Le sujet du monopole de l'information par certains médias et le sujet global du monopole des GAFA et assimilés préoccupe d'ailleurs beaucoup le MEDEF. L'économie de marché est l'économie de la concurrence. L'article 19 a donc tout notre soutien. Il convient de modérer internet et les réseaux sociaux. Le recours à un juge, garant de la liberté d'expression et de ses limites, nous semble être le bon système. La tradition française et européenne n'est pas la tradition américaine. Elle nous semble être la bonne manière de faire. De surcroît, le MEDEF se préoccupe des monopoles mondiaux qui se sont créés depuis dix ans par le numérique, et notamment le monopole de l'information que détient Twitter. Comme certains d'entre vous, nous ne sommes pas supporteurs du président Trump, mais nous nous opposons à ce qu'une entreprise privée, quels qu'en soient les mérites, puisse décider, ou non de la liberté d'expression. Le sujet est encore devant nous.

S'agissant du contexte, depuis l'assassinat de Samuel Paty, nous avons relancé une enquête auprès de nos adhérents avec un groupe de travail pour savoir comment est traité le fait religieux en entreprise. Les derniers événements survenus depuis 2015 ont-ils accéléré les tensions ? Plusieurs études ont été menées, démontrant que la situation s'est quelque peu durcie. Je pense notamment à une étude réalisée par l'Institut Montaigne, mais je n'ai pas encore de telles remontées émanant du terrain. Nos adhérents ne font pas état de problématiques majeures à ce niveau. Dans de nombreux cas, les employeurs trouvent une solution pragmatique, en particulier dans les petites entreprises, pour faire cohabiter la liberté d'expression religieuse, puisque nous ne sommes pas tenus à la neutralité dans l'espace privé d'une entreprise, avec le bon fonctionnement de l'entreprise, et la liberté des autres collaborateurs. Les petits points de friction concernent surtout le comportement vis-à-vis des femmes dans certaines fonctions et dans certains secteurs. Nous n'avons pas encore pu établir un bilan des dispositions de la « loi El Khomri » de 2016, qui permet de renforcer le règlement intérieur, dans l'objectif d'imposer une forme de neutralité. Cette loi ne vise toutefois pas à empiéter sur la liberté de conscience, mais doit être au service de la liberté de chacun.

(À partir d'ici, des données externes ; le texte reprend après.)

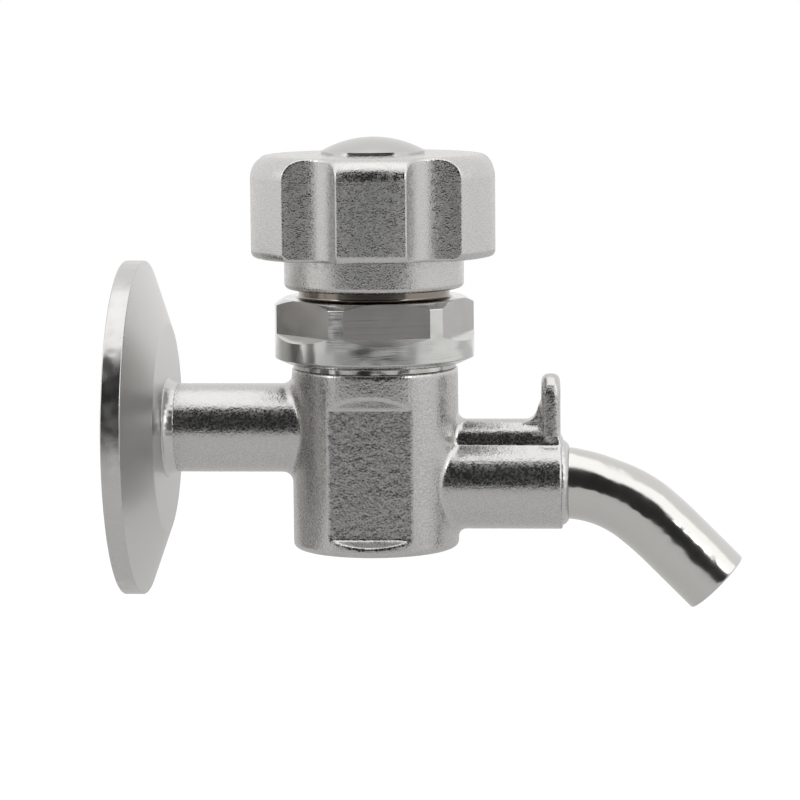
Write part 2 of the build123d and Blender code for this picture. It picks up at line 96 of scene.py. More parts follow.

Avant l'été, nous serons en mesure de dresser un bilan de la situation en entreprise. À ce stade, nous ne sommes pas demandeurs de mesures supplémentaires pour l'entreprise privée, qui arrive à gérer ces problèmes de manière non conflictuelle pour l'essentiel. Quelques entreprises ont pu connaître des dérives communautaires, soit par des recrutements par cooptation, soit par une forme de communautarisme, mais elles restent minoritaires. Les MEDEF territoriaux s'appuient tous sur un correspondant sécurité en lien avec la direction générale de la sécurité intérieure (DGSI) pour surveiller le communautarisme et la radicalisation dans les entreprises. Or, après vérification auprès du correspondant national, nous n'observons pas de montée des signalements au cours des douze à dix-huit derniers mois. Pour autant que l'on puisse en juger, il n'existe pas de phénomène particulier en entreprise. Cependant, l'entreprise fait partie de la société. Nous restons vigilants sur ces sujets. Ce qui se passe à l'école, dans le service public ou sur les réseaux sociaux n'est pas complètement étranger au monde de l'entreprise.